Canary Wharf / by Ryan Trower

I asked myself the other night, after a relatively dry spell with little to no inspiration:

Why do I do this? Why buildings?

Then, as if a proverbial boomerang had appeared out of nowhere, it hit me.

They don't answer back. They don't have time limits.

They're outside.


Inherently, I am an introvert. It's bad for a photographer to be like this, especially a photographer who is studying on a course where studio photography is quite prevalent. Working with people, especially having to photograph them, just doesn't sit right for me. I know it seems like I am shunning one of the biggest and most well paid parts of photography, and I will do it if I absolutely have to, but, I just don't enjoy it.

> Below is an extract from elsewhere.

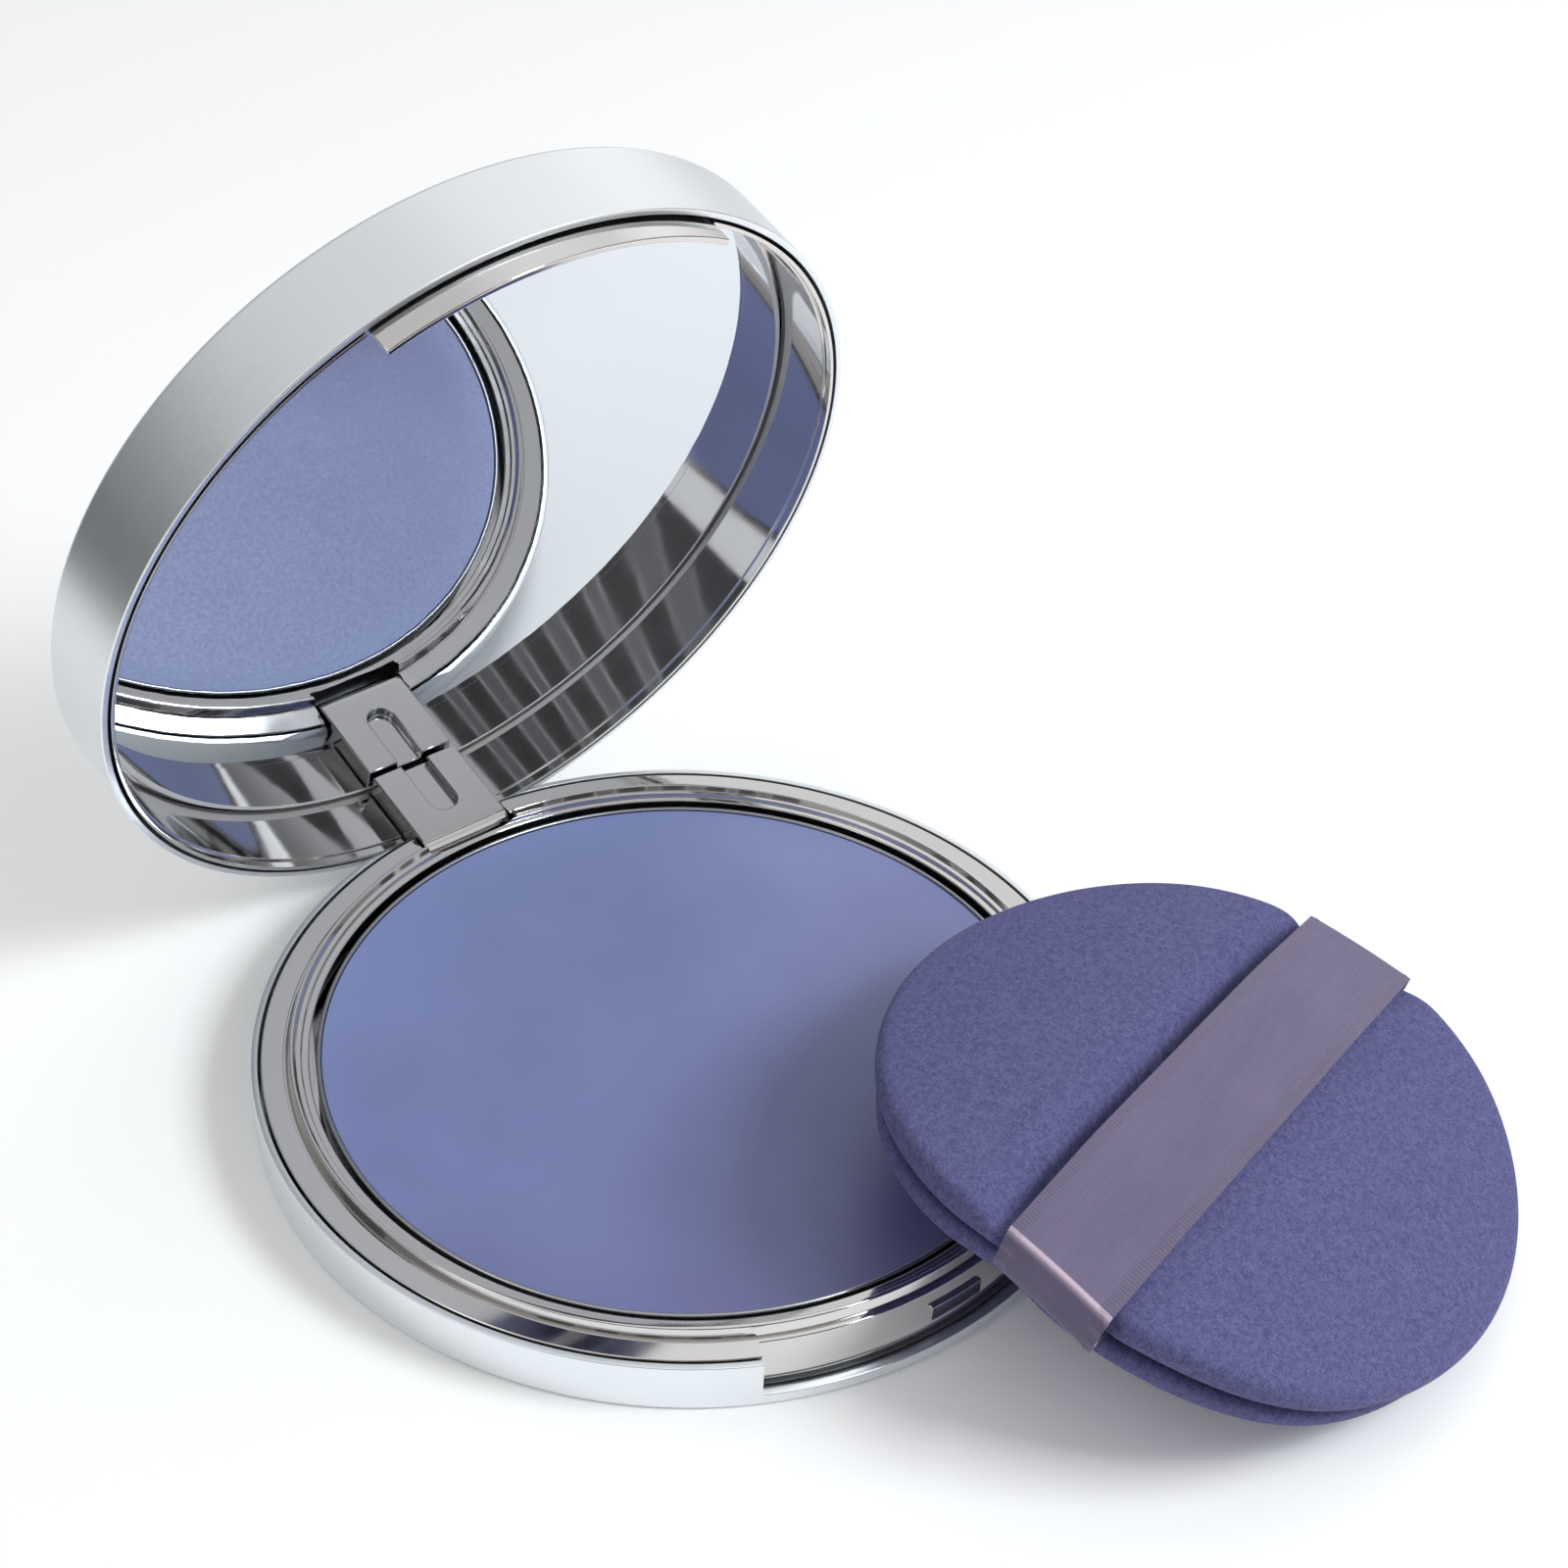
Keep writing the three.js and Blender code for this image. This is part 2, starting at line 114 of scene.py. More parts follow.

People tend to be, naturally, hard to work with. Not to say that structures aren't, but they provide different challenges. You can't manipulate the light to suit your subject; you get what you're given.

The best thing I find about photography is how it can lead you down so many different paths; to parts of places you know that you never knew existed. Shedding new light on the otherwise familiar. Personally I don't think you can possibly beat just leaving your house one day, camera in hand with a bit of cash, and just seeing where you end up. It doesn't make sense why you would want to spend time indoors shooting models when you have nearly eight billion people and over one hundred and fifty square miles of land to explore.

Why spend it indoors in a stuffy room with a bunch of hot lights?